Sunday, at the Field Museum, we walked through a display of Chinese dinosaur remains, the little packets of soy sauce having not survived. Imagine my delight, or look at it for yourself if you click the above picture, when I stumbled upon Laurasia on the map. In theory, this is how the Northern Hemisphere looked before America dissed China’s fortune-filled after-dinner treat as a hoax peddled by one stale cookie, and citing better results with The Psychic Friends Network…this, naturally, led to unflattering Dionne Warwick parallels which could be neither defended nor denied, so the land masses decided to part ways, never to cohabitate the the same continent again. Thank goodness we’re at least on speaking terms again, but there are times when it still feels as though we’re oceans apart.

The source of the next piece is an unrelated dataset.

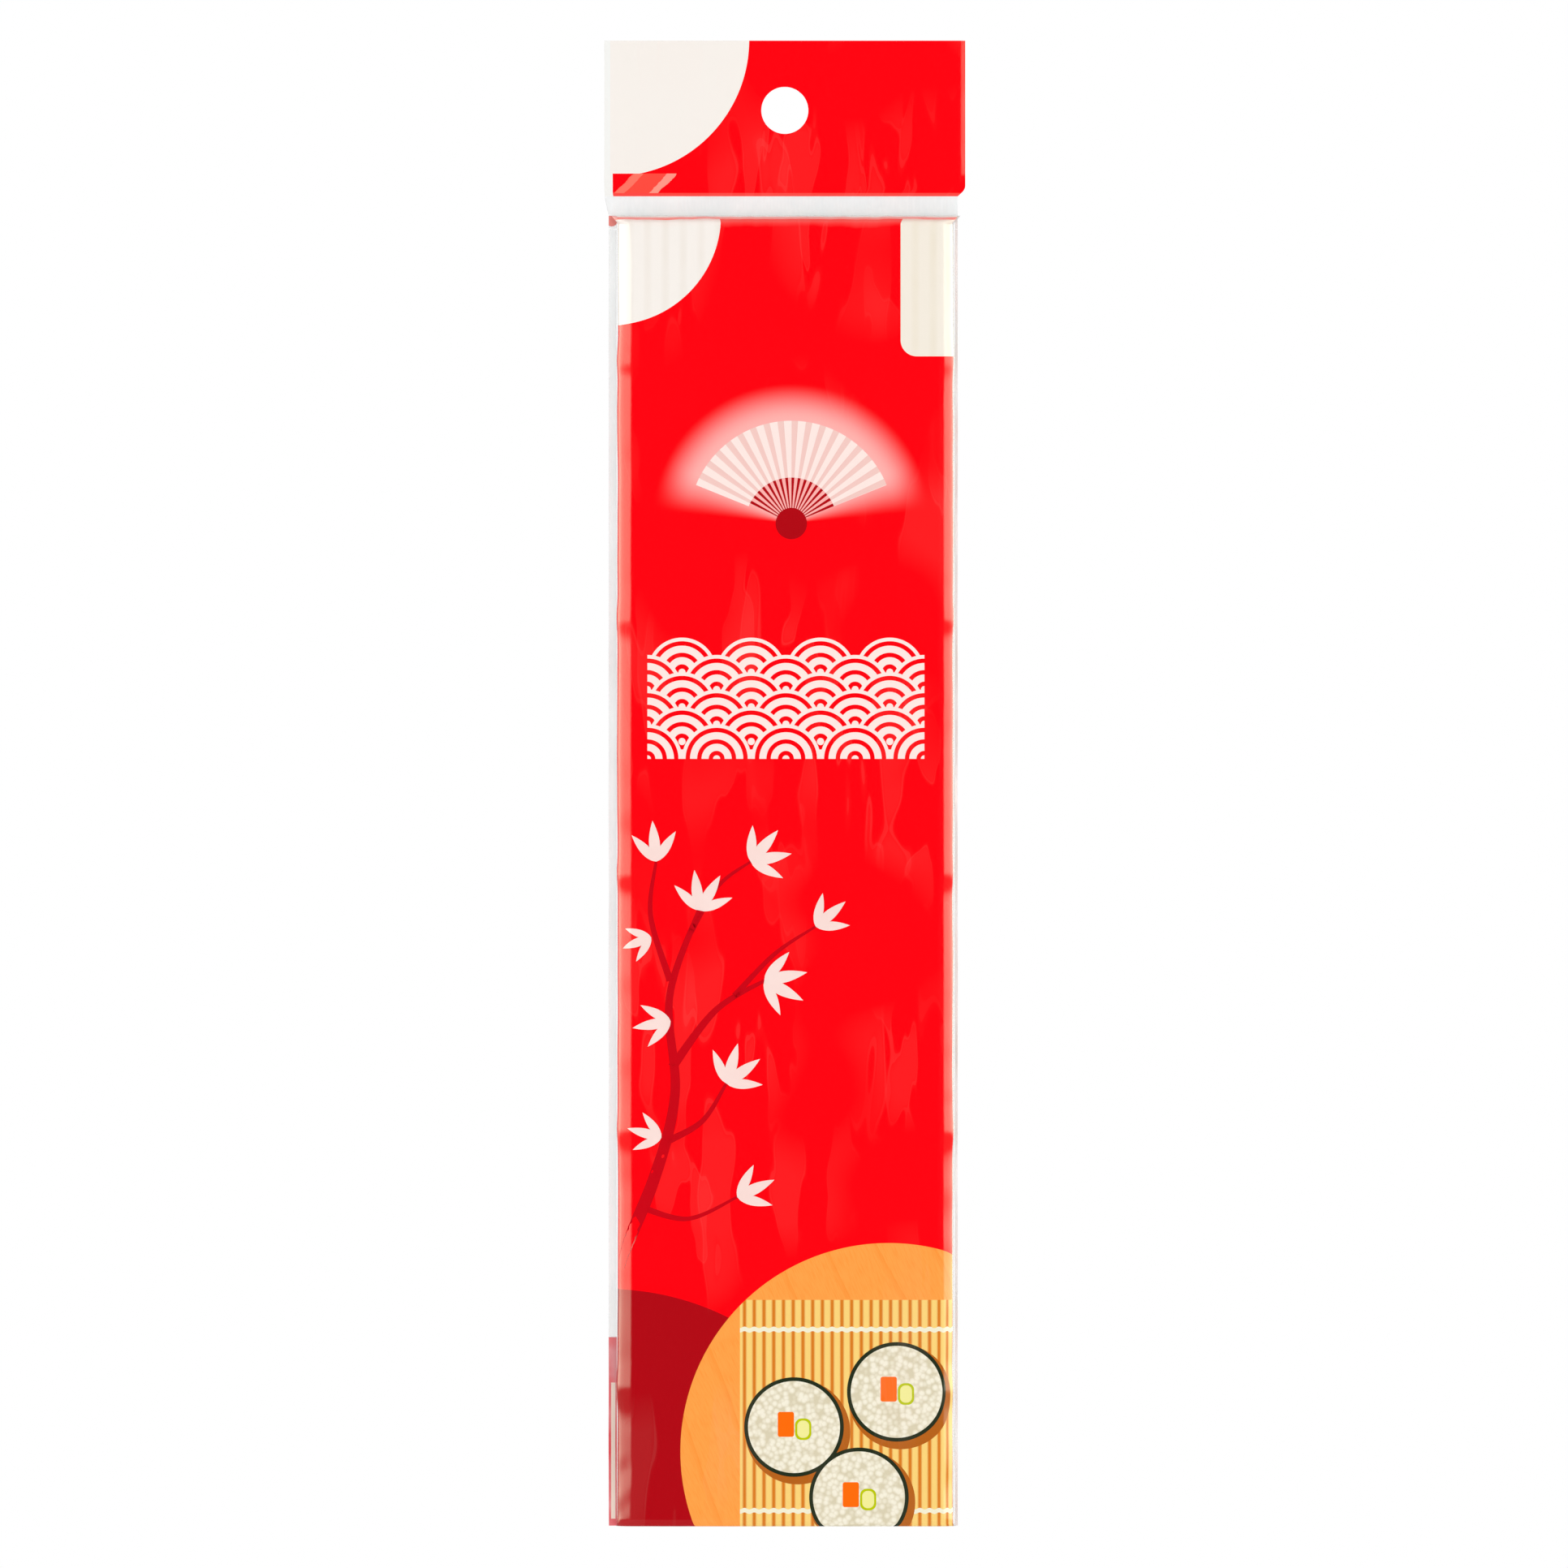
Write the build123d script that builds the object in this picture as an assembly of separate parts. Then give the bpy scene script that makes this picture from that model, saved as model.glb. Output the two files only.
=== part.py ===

But, back to Laurasia: once upon a time, I was a big clumpy mass!
Nick managed a spot of amusement, as you can see. The skeletons of super-sized lizards entertained him substantially more than college basketball, as I could note from his state of “awake” throughout the exhibit. I have a theory, actually, that he only owns such a staggering collection of Wisconsin Badger apparel for the sole reason of distracting his acquaintances from his altogether froufrou interests. He is a little too overzealous on his fanaticism for it all to be real, you know what I mean? Me thinks he doth protest too much—but in reverse. I am waiting for the day that I uncover the entire DVD collection of A&E’s Romance Classics in his condo. I’ll out him yet…if it’s the last thing I do.
Our day at the Field Museum was done in place of a shopping spree at Ikea, a place I have heard of in myth, and, well, budget-conscious home decorating television programs…but a place to which I have never been. Another time, perhaps. Before another outing with Nick, I must reconcile myself to the fact that he conjures punchlines at a much quicker rate, and any utterance of my version would seem pat and overdone.
I’m funny, dang it—even if it is pathetic that I had to look in the mirror and tell myself so no less than 7 times after I returned home from our trip. Granted, my humor often elicits groans in place of laughter, but I am perfectly adjusted to this happenstance. There is but a select group who “get” my humor, and now that my mother has left the ranks, I must continue to amuse the rest of us, namely myself, in her absence.
But Nick!—Nick doesn’t even afford me the respect of groaning audibly! Come on! What is that!? Like it takes any time at all to groan! We were walking from the parking ramp to the Field Museum elevators, and, noting our parking area, he said, “It’s 1-B.”
“You’ve just answered the age-old question,” I replied.
“Well, it’s definitely not ‘to be’.”
That so deserved something…but no. Dead silence.
So yes, this reconciliation is a precursor to adventure number two with Nick to the land of all things inexpensive—and whoa, my heart just skipped a beat there…reconciliation may be quick. I really am funny. Really. Aren’t I? At least a little? Somewhat?
I need a hug.
The Field Museum though! The Dinosaur Dynasty! Yes, that’s what this post is about! (Fooled ya, didn’t I?) There were stations situated this way and that, outfitted with a red button that, when pushed, correctly pronounced the station’s spotlighted dinosaur, along with its region of origin. After Nick pressed the button at a particular site the eighth-ish time, I was fairly certain that he was being irritating, not interested. It took the ninth depression to lock in my suspicions, however. The kicker is that I remember neither the dinosaur nor its home. You shoulda gone for an even ten, Dear.
And what I learned from the exhibit? Mostly that Nick is in his element with the non-responsive…but also that the Chinese are very sensitive about their fortune cookies.